I diritti calpestati del corto di Calabretta vincono importante premio

Autore e regista ha ottenuto l'importante riconoscimento previsto dal concorso indetto dal consiglio di Stato 'Libertà. Solidarietà. Giustizia'


Primavera piuttosto impegnativa e altrettanto carica  di soddisfazioni, per Gregorio Calabretta. L’autore e regista, nonché insegnante, ha da poco visto il debutto, con successo, della sua ultima creazione “La leggenda di Calabira”, andato in scena al Teatro Impero di Chiaravalle come conclusione di un laboratorio teatrale; nel frattempo, però, ha pure vinto il concorso “Libertà. Solidarietà. Giustizia”  indetto dal Consiglio di Stato e rivolto agli istituti scolastici.

A ottenere il prestigioso riconoscimento è stato infatti il cortometraggio “La sedia vuota” che Calabretta ha realizzato per il Centro istruzione adulti di Catanzaro, dove insegna. Il lavoro racconta il viaggio di alcuni immigrati e dei loro diritti calpestati proponendo un parallelo con la vita di tre Premi Nobel per la Pace: Malala Yousafzai, Elie Wiesel, Liu Xiaobo. Proprio la sedia di quest’ultimo, rimasta vuota alla consegna del Premio poiché l’attivista e scrittore cinese si trovava in carcere, è quella a cui si ispira l’intero lavoro: la parola, la scrittura, la penna possono essere strumenti per cambiare il mondo, per farlo conoscere, sebbene possano essere considerati crimini, oltraggi, lì dove fanno paura. Non a caso, la frase conclusiva del corto – che il giornalista Gianni Bianco, dopo la proiezione alla cerimonia non ha esitato a definire «un lavoro ben fatto. Non solo per le emozioni scaturite, ma anche per le inquadrature, i primi piani e il montaggio, mi ha ricordato la tecnica utilizzata da Gianni Amelio nel film “Lamerica”» -, è affidata a un giovane immigrato, uno degli studenti/interpreti del cortometraggio: «E tu, sì, tu, se un giorno vorrai vedermi ancora, guardati attorno. Mi troverai ovunque ci sarà una sedia vuota. Io sarò là che aspetto. Aspetterò finché un giorno mi potrò sedere». 

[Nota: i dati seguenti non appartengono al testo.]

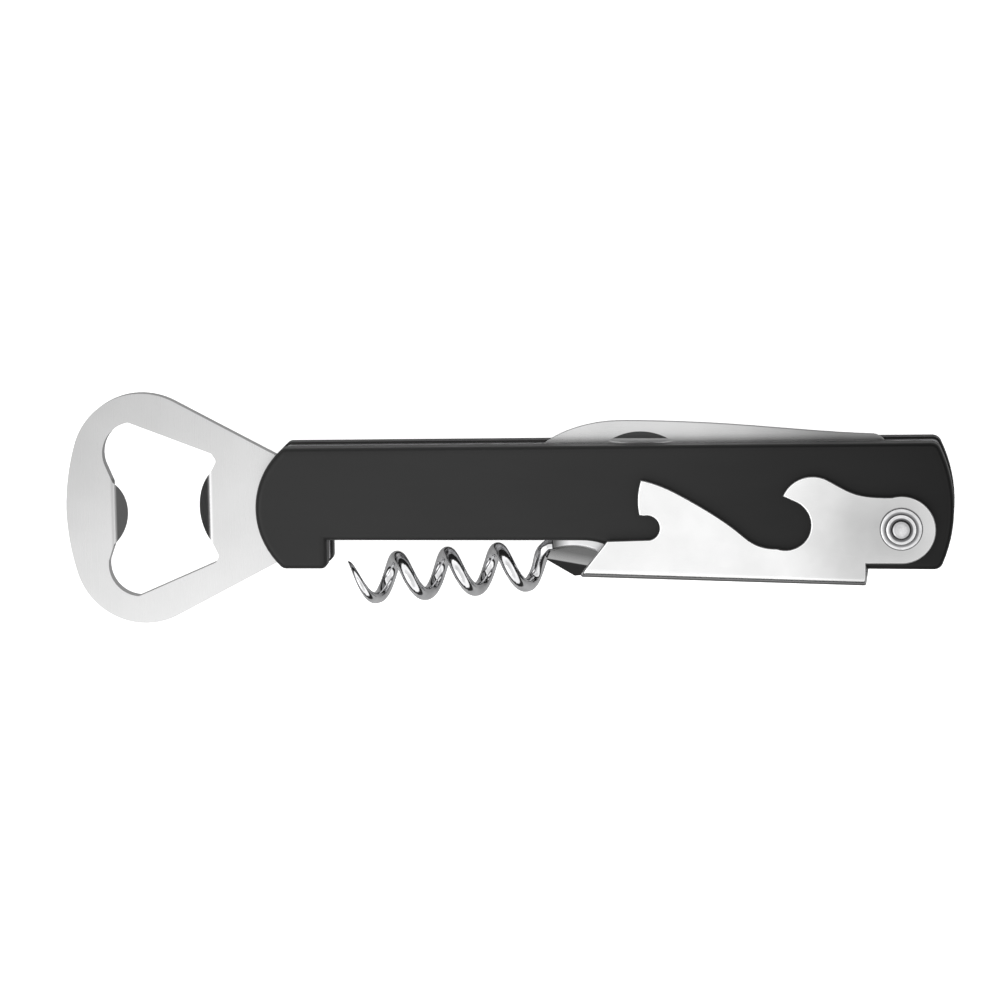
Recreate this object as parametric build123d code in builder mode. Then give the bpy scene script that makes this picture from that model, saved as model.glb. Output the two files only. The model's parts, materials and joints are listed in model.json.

Per Calabretta, va detto, questo del concorso indetto dal Consiglio di Stato è solo l’ultimo riconoscimento, in ordine di tempo, che ha ricevuto a riprova della “bontà” dei suoi lavori: con all’attivo una sessantina di laboratori teatrali in diverse località calabresi, tra scuole, enti, istituti penali, associazioni, Calabretta diffonde la passione per il teatro anche là dove potrebbe sembrare lontano. Se solo lo scorso anno si era aggiudicato il Premio come migliore drammaturgia al concorso Pirandello Uno, nessuno, centomila con lo spettacolo teatrale “Il treno ha fischiato”, realizzato con i ragazzi della scuola media di Isca Sullo Ionio, e un suo spettacolo al Teatro delle Briciole di Padova sulla “consistenza”, dalle Lezioni americane di Italo Calvino, ha ispirato una tesi di laurea  che ha direttamente preso spunto dal suo lavoro, sono le dichiarazioni dei partecipanti ai laboratori a dirla tutta sul suo operato.

Nel 2017, a esempio, ha realizzato “Il viaggio di Malah”, all’Istituto penale minorile di Catanzaro: «Mi ha lasciato tanta speranza dentro, che qualsiasi cosa succeda devo continuare a crederci», ha detto uno dei partecipanti al progetto; «A me è piaciuto fare teatro con il maestro perché mi ha fatto capire tante cose – ha affermato un altro -, soprattutto che se uno vuole con l’impegno si può riuscire»; «Per me il maestro Calabretta all’inizio non era niente, anzi non lo sopportavo proprio – ha aggiunto un altro -. Ora voglio chiedere scusa al maestro perché mi ha veramente insegnato cose che sono utili per il mio futuro». L’essere riuscito a coinvolgere con successo anche persone che mai avrebbero pensato di calcare le tavole di un palcoscenico per differenti percorsi di vita e culturali – dai giovani imprenditori coinvolti nell’omaggio a Guglielmo Papaleo con “Guglielmo, quando nessuno ci credeva” ai detenuti della Casa circondariale di Siano, dove ha tenuto laboratori per ben otto anni consecutivi -, trova il suo punto di forza nei testi: mai banali, arrivano al cuore attraverso una cura maniacale dei gesti degli attori, nell’impostazione della loro voce, dei loro movimenti in scena. Così la “lezione” arriva sul palco, ma ne valica velocemente i confini, scuola vera e di vita per tutti i giorni.